Worms don’t like extremes of temperature if it’s too hold or too cold. It’s best if you can put your worm farm somewhere where the temperature stays relatively constant and doesn’t fluctuate too much. A cellar is ideal, but a garage or even laundry is also good.

2. Position it out of the sun.

If it’s outside, make sure your worm farm is not in direct sun at any time of the day. Sunlight can quickly cause it to overheat, and worms hate direct light.

3. Cover the top of your worm farm with something.

This helps to keep the moisture in and the hot dry air out. There are lots of things you can use, such as newspaper, cardboard, old carpet, or underfelt (woollen). Give them a good soak, and then place them directly on the surface of your worm farm. It’ll make a huge difference. (Just be careful with old underfelt as sometimes it might have been treated with insecticide.)

4. Keep it moist.

This is probably the main reason worm farms fail. There should always be a bit of moisture dripping out of the bottom. If you grab a handful of the contents it should feel very moist. You should even be able to wring a couple of drips out.

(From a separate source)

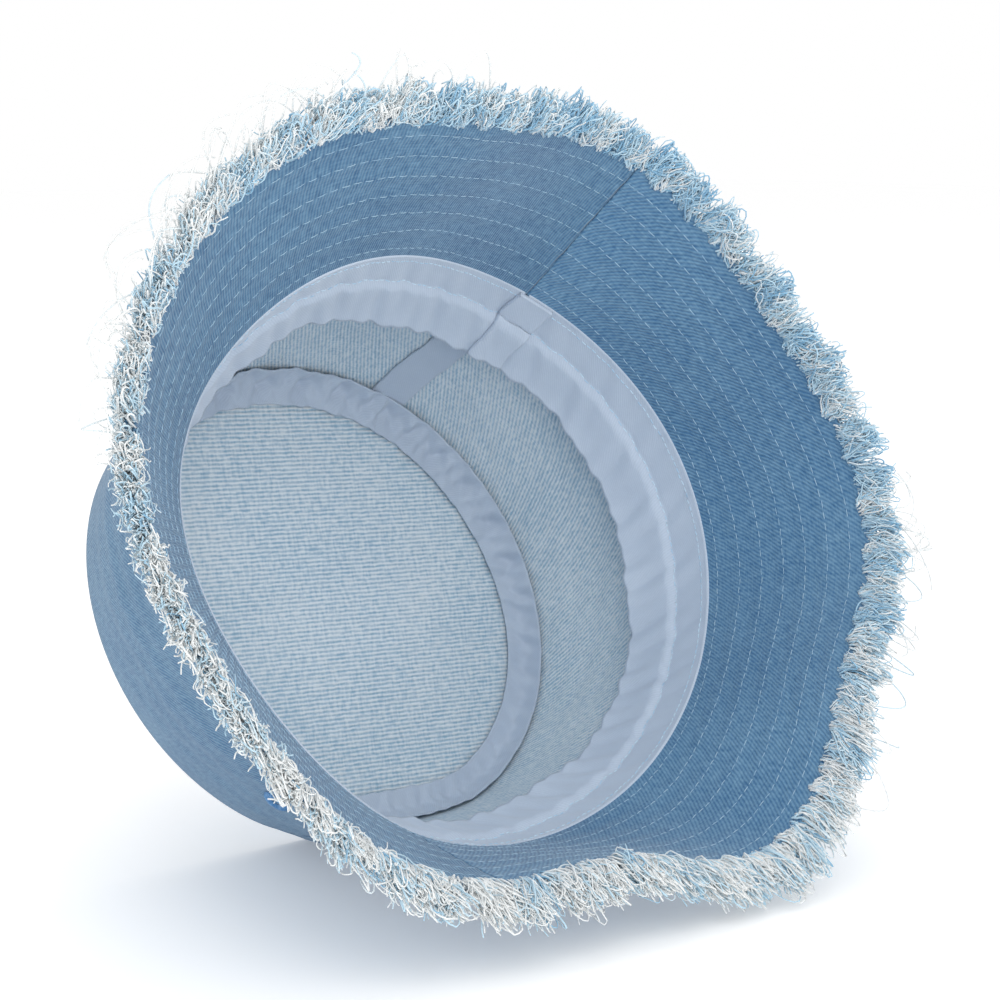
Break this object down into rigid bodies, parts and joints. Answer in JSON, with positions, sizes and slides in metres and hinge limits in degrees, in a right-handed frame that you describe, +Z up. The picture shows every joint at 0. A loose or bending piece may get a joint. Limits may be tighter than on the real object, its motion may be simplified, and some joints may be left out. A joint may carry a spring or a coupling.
{
  "type": "bucket hat",
  "caption": "Light-wash denim bucket hat with a frayed brim, lying on its side with the opening towards the viewer.",
  "frame": {"origin": "on the floor under the middle of the hat as it lies", "axes": "+Z up from the floor, head opening facing -Y and a little up"},
  "size_m": [0.2624, 0.1926, 0.2306],
  "materials": {
    "denim_face": "matte",
    "denim_reverse": "matte",
    "twill_tape": "matte",
    "frayed_yarn": "matte",
    "sewing_thread": "matte",
    "eyelet_thread": "matte"
  },
  "bodies": {
    "root": {"crown_top": "denim_face", "crown_side_front": "denim_face", "upper_brim_front": "denim_face", "under_brim_front": "denim_face", "brim_interlining_front": "denim_reverse", "frayed_edge_front": "frayed_yarn", "under_brim_stitching_front": "sewing_thread", "upper_brim_stitching_front": "sewing_thread", "crown_side_back": "denim_face", "upper_brim_back": "denim_face", "under_brim_back": "denim_face", "brim_interlining_back": "denim_reverse", "frayed_edge_back": "frayed_yarn", "under_brim_stitching_back": "sewing_thread", "upper_brim_stitching_back": "sewing_thread", "sweatband": "twill_tape", "sweatband_overlap": "twill_tape", "top_seam_tape": "twill_tape", "right_side_seam_tape": "twill_tape", "left_side_seam_tape": "twill_tape", "right_front_eyelet": "eyelet_thread", "right_back_eyelet": "eyelet_thread", "left_back_eyelet": "eyelet_thread", "left_front_eyelet": "eyelet_thread"}
  },
  "joints": []
}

5. Provide adequate drainage

Too much moisture is as bad as not enough. If water can’t easily drain through and away, you’ll soon find that the occupants either drown or disappear.

If you follow these tips there’s no reason why your worms won’t happily keep devouring your kitchen scraps and other organic waste right through the hottest weather.

A lovely moist handful of worms, babies, and eggs
A lovely moist handful of worms, babies, and eggs

Troubleshooting your worm farm

It sounds simple, right?

Unfortunately, we find that a lot of people have trouble with their worm farms.

But even worse is when people assume a worm farm is too much work, and don’t try to start one in the first place.

Luckily, the same principles for creating a successful worm farm apply, no matter how big or small your worm farm is.

If you’re yet to venture into the wonderful world of worms, it’s worth your time to find out more.

You’ll soon be reaping incredible benefits from these powerhouse workers in your garden.